Go Ahead, Think for Yourself

Banned Books Week is here again, with the week of Sept. 27 through Oct. 3 devoted to celebrating the freedom to read what you want.

The oddly named week draws attention to censorship efforts that continue to this day, and many libraries feature displays of books that people have attempted to keep everyone else from reading. Among the most well known books hit with banning attempts are Mark Twain’s “Adventures of Huckleberry Finn,” “Jack London’s “Call of the Wild,” “Catch-22” by Joseph Heller,” and “Fahrenheit 451” by Ray Bradbury.

“Where the Wild Things Are” by Maurice Sendak, “To Kill a Mockingbird” by Harper Lee, “Red Badge of Courage” by Stephen Crane, and “Moby-Dick” by Herman Melville also made the challenged list.

These and many, many other books have been banned or challenged by people who think they have the right to tell the rest of us what we should – and should never – read.

Does a person or group’s religious or political beliefs give them the right to tell you what to read? Do you as a parent abdicate your duty to supervise your children’s upbringing, including their reading material, in favor of someone with a louder voice?

Those are the questions you should ask as you think about the pleasure you experienced reading a “banned” book. Did it make you think? Some people hope that never happens.

Of course some books contain viewpoints offensive to some readers. The simple solution? Don’t read the book. Offensive content in someone’s eyes doesn’t give anyone the right to keep a book away from the rest of the world. Another word for that is censorship. And there’s no place for it in America.
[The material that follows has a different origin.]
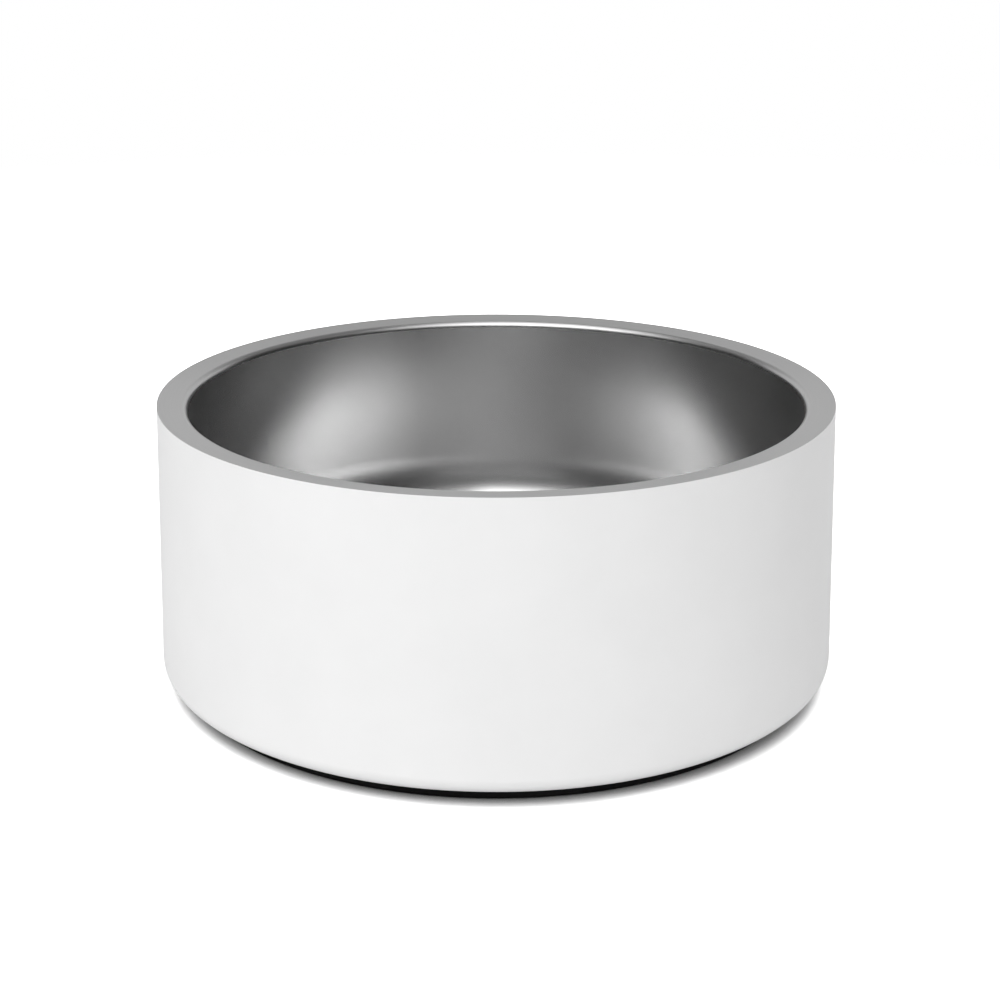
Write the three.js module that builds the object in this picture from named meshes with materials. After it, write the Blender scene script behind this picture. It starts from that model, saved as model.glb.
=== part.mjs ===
import * as THREE from "three";

// A round, double-walled pet bowl of drawn stainless steel, in millimetres.
// Z is the bowl's axis and Z = 0 is the surface that it stands on.
// Every piece is turned about the axis from its half-section, whose points are (radius, height).

// The whole bowl
const rimRadius = 88; // outer edge of the rim
const overallHeight = 76.2; // standing surface to the outer edge of the rim, its highest line
const sheetThickness = 0.7; // all three steel pieces
const seamGap = 0.3; // clearance between neighbouring pieces

// Inner bowl: the food side, its rolled mouth and the flat rim that covers the outer shell's top edge
const rimWidth = 7.7; // outer edge of the rim to the mouth of the food side
const rimFall = 0.7; // the rim falls this much towards the food
const mouthBend = 1.0; // inside radius of the roll between the rim and the food side
const wallDraft = 0.25; // the food side closes in by this much from mouth to floor
const floorBlend = 26; // inside radius between the wall and the floor

// Outer shell: the coated wall and the flange that its foot is turned in to
const wallFlare = 1.9; // the wall stands wider by this much at its foot than at the rim
const footBend = 3.7; // inside radius of the wall's lower corner
const flangeFlat = 8.0; // flat part of the flange, inwards from that corner

// Base plate: laps over the flange, steps down flush with it, and is recessed in the middle
const lapMargin = 3.0; // start of the wall's lower corner to the edge of the lap
const recessDepth = 2.0; // the middle panel stands above the seat by this much
const recessMargin = 1.4; // the foot's inner edge to the foot of the recess's slope
const pressAngle = 40; // slope of the steps pressed into the plate, in degrees
const plateBend = 0.5; // inside radius of the plate's bends
const cavityHeight = 2.45; // air between the panel and the floor of the inner bowl

// Rubber foot: a ring with a pocket for its adhesive and grooves on the side that it stands on
const footInset = 6.5; // foot of the outer wall to the ring's outer edge
const footWidth = 16.2; // across the ring
const footWeb = 1.55; // rubber left between the grooves and the pocket
const footLip = 2.2; // width of the raised edges on both sides of the pocket
const footRound = 0.7; // radius of the two lower edges
const grooveCount = 3;
const grooveWidth = 1.4;
const grooveDepth = 0.8;
const adhesiveThickness = 0.5;

// How finely round forms are divided
const turnSteps = 72; // flats around the axis
const bendError = 0.1; // furthest that a bend's chord may lie from its arc

const steel = { color: 0xb8b9ba, roughness: 0.34, metalness: 1 };
const materials = {
  inner_bowl: steel,
  outer_shell: { color: 0xf2f2f1, roughness: 0.42, metalness: 0 },
  base_plate: steel,
  adhesive_ring: { color: 0x2b2b2c, roughness: 0.7, metalness: 0 },
  rubber_foot: { color: 0x131314, roughness: 0.82, metalness: 0 },
};

// Heights, from the standing surface up
const pocketHeight = grooveDepth + footWeb;
const footHeight = pocketHeight + seamGap + adhesiveThickness;
const seatHeight = footHeight + seamGap; // underside of the flange and of the plate's seat
const lapHeight = seatHeight + sheetThickness + seamGap;
const panelHeight = seatHeight + recessDepth;
const floorHeight = panelHeight + sheetThickness + cavityHeight + sheetThickness;
const rimSlope = Math.atan(rimFall / rimWidth);
// Underside of the rim, where the inner face of the outer shell meets it
const rimUnderside = overallHeight - sheetThickness * (Math.tan(rimSlope) + 1 / Math.cos(rimSlope));
const shellTop = rimUnderside - seamGap;

// Radii, from the outside in
const wallFoot = rimRadius + wallFlare;
const flangeOuter = wallFoot - sheetThickness - footBend;
const flangeInner = flangeOuter - flangeFlat;
const footOuter = wallFoot - footInset;
const footInner = footOuter - footWidth;

// The points of an arc that rounds the corner between two neighbours, or the bare corner if it has no radius.
function roundedCorner(before, corner, after, radius) {
  if (!radius) return [corner];
  const back = before.clone().sub(corner).normalize();
  const ahead = after.clone().sub(corner).normalize();
  const opening = Math.acos(back.dot(ahead));
  const turn = Math.PI - opening;
  const toCentre = back.clone().add(ahead).setLength(radius / Math.sin(opening / 2));
  const centre = corner.clone().add(toCentre);
  const setback = radius / Math.tan(opening / 2);
  const start = corner.clone().addScaledVector(back, setback);
  const sense = Math.sign(ahead.cross(back));
  const steps = Math.ceil(turn / (2 * Math.acos(1 - Math.min(1, bendError / radius))));
  return Array.from({ length: steps + 1 }, (_, i) =>
    start.clone().rotateAround(centre, (sense * turn * i) / steps),
  );
}

// A path through the corners [radius, height, rounding].
function roundedPath(corners) {
  const points = corners.map(([r, z]) => new THREE.Vector2(r, z));
  return corners.flatMap(([, , rounding], i) =>
    roundedCorner(points[i - 1], points[i], points[i + 1], rounding),
  );
}

const LEFT = 1;
const RIGHT = -1;

// The same path moved sideways by a distance, to its left or right.
function movedPath(path, side, distance) {
  const directions = path.slice(1).map((p, i) => p.clone().sub(path[i]).normalize());
  return path.map((p, i) => {
    const arriving = directions[Math.max(i - 1, 0)];
    const leaving = directions[Math.min(i, directions.length - 1)];
    const along = arriving.clone().add(leaving).normalize();
    const sideways = new THREE.Vector2(-along.y, along.x).multiplyScalar(side);
    return sideways.multiplyScalar(distance / along.dot(arriving)).add(p);
  });
}

// Whether a path through three corners turns left or right at the middle one.
function turnSide([r0, z0], [r1, z1], [r2, z2]) {
  return Math.sign((r1 - r0) * (z2 - z1) - (z1 - z0) * (r2 - r1));
}

// The section of a bent sheet. The corners [radius, height, inside bend radius] lie on one of its faces,
// and its thickness lies to the left or right of them.
function sheetSection(corners, side) {
  const rounded = corners.map(([r, z, bend], i) => {
    if (!bend) return [r, z];
    const turnsToSheet = turnSide(corners[i - 1], corners[i], corners[i + 1]) === side;
    return [r, z, turnsToSheet ? bend + sheetThickness : bend];
  });
  const face = roundedPath(rounded);
  const back = movedPath(face, side, sheetThickness);
  return side === LEFT ? [...face, ...back.reverse()] : [...back, ...face.reverse()];
}

// A named solid turned about the axis. A section that doesn't start on the axis is closed on itself.
function turned(name, section) {
  const outline = section[0].x === 0 ? section : [...section, section[0]];
  const geometry = new THREE.LatheGeometry(outline, turnSteps).rotateX(Math.PI / 2);
  const mesh = new THREE.Mesh(geometry, new THREE.MeshStandardMaterial(materials[name]));
  mesh.name = name;
  return mesh;
}

// From the middle of the floor up the food side, over the roll and out along the rim.
function innerBowl() {
  const mouth = rimRadius - rimWidth;
  const foodSide = [
    [0, floorHeight],
    [mouth - wallDraft, floorHeight, floorBlend],
    [mouth, overallHeight - rimFall, mouthBend],
    [rimRadius, overallHeight],
  ];
  return turned("inner_bowl", sheetSection(foodSide, RIGHT));
}

// From under the rim's outer edge down the coated face, round the lower corner and in along the flange.
function outerShell() {
  const flareAtTop = (wallFlare * (overallHeight - shellTop)) / (overallHeight - seatHeight);
  const coatedFace = [
    [rimRadius + flareAtTop, shellTop],
    [wallFoot, seatHeight, footBend],
    [flangeInner, seatHeight],
  ];
  return turned("outer_shell", sheetSection(coatedFace, RIGHT));
}

// From the middle of the underside out: panel, slope, seat flush with the flange, slope and lap.
function basePlate() {
  const slopeRun = (rise) => rise / Math.tan(THREE.MathUtils.degToRad(pressAngle));
  const recessEdge = footInner - recessMargin;
  const lapStart = flangeInner - seamGap;
  const underside = [
    [0, panelHeight],
    [recessEdge - slopeRun(recessDepth), panelHeight, plateBend],
    [recessEdge, seatHeight, plateBend],
    [lapStart - slopeRun(lapHeight - seatHeight), seatHeight, plateBend],
    [lapStart, lapHeight, plateBend],
    [flangeOuter - lapMargin, lapHeight],
  ];
  return turned("base_plate", sheetSection(underside, LEFT));
}

// One groove across the standing side, from its inner to its outer edge.
function groove(middle) {
  const inner = middle - grooveWidth / 2;
  const outer = middle + grooveWidth / 2;
  return [
    [inner, 0],
    [inner, grooveDepth],
    [outer, grooveDepth],
    [outer, 0],
  ];
}

// Down the inner edge, out along the grooved standing side, up the outer edge and back over the pocket.
function rubberFoot() {
  const pitch = footWidth / (grooveCount + 1);
  const middles = Array.from({ length: grooveCount }, (_, i) => footInner + pitch * (i + 1));
  const outline = [
    [footInner, footHeight],
    [footInner, 0, footRound],
    ...middles.flatMap(groove),
    [footOuter, 0, footRound],
    [footOuter, footHeight],
    [footOuter - footLip, footHeight],
    [footOuter - footLip, pocketHeight],
    [footInner + footLip, pocketHeight],
    [footInner + footLip, footHeight],
  ];
  return turned("rubber_foot", roundedPath(outline));
}

// The flat ring in the pocket that bonds the foot to the plate's seat and the flange.
function adhesiveRing() {
  const inner = footInner + footLip + seamGap;
  const outer = footOuter - footLip - seamGap;
  const bottom = pocketHeight + seamGap;
  const top = bottom + adhesiveThickness;
  const outline = [
    [inner, bottom],
    [outer, bottom],
    [outer, top],
    [inner, top],
  ];
  return turned("adhesive_ring", roundedPath(outline));
}

const bowl = new THREE.Group();
bowl.add(innerBowl(), outerShell(), basePlate(), adhesiveRing(), rubberFoot());

export default bowl;
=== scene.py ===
import math

import bmesh
import bpy
import numpy as np
from mathutils import Matrix, Vector


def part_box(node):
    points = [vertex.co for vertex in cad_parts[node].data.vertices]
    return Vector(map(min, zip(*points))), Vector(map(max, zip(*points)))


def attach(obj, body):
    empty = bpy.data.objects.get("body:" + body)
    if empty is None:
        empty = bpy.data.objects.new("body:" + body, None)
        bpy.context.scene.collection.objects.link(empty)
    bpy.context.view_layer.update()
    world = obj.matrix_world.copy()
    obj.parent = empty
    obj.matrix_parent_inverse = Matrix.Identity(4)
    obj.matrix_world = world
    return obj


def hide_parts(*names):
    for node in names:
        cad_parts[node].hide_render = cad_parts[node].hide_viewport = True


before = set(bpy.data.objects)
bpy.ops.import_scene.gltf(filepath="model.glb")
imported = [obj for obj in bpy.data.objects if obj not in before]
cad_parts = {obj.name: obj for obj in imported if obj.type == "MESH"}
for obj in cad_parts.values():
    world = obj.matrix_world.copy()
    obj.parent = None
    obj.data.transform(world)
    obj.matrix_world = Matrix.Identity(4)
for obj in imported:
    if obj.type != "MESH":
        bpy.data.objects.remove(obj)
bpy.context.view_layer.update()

# A round, double-walled pet bowl on a white ground.
# Sizes are in metres. Sections are lists of points (radius, height), turned about the bowl's axis.
MM = 0.001


# Sizes that a node's box doesn't give

SHEET = 0.7 * MM
SEAM_GAP = 0.3 * MM  # between neighbouring solids
EDGE_ROUND = 0.06 * MM  # on the cut edges of the sheet

# The coat lies on the outer wall and wraps the rim's cut edge
COAT = 0.05 * MM
COAT_ROUND = 0.03 * MM
COAT_SEAM = 0.01 * MM

RIM_WIDTH = 7.7 * MM
RIM_FALL = 0.7 * MM  # towards the food
MOUTH_ROUND = 1.7 * MM  # the visible face of the roll between rim and food side
WALL_DRAFT = 0.25 * MM  # the food side closes in by this much at its floor
FLOOR_BLEND = 26 * MM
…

And remember, even when books are assigned in school, parents can ask that their child be excused if they find the material offensive.

Because censorship attempts keep happening, Banned Books Week reminds us not to take the freedom to read for granted. Banned Books Week celebrates open access to the expression of ideas, even those out of the mainstream. It means that what you like to read may not be what I like to read, but neither one of us has the right to prevent the other from reading what we want.

You can’t think for yourself when restraints govern the information available. That’s why newspapers cherish press freedom, and why our country’s founders enshrined it in the Constitution.

So we urge you, this week especially, to pick up a book someone doesn’t want you to read, and celebrate your right to think for yourself.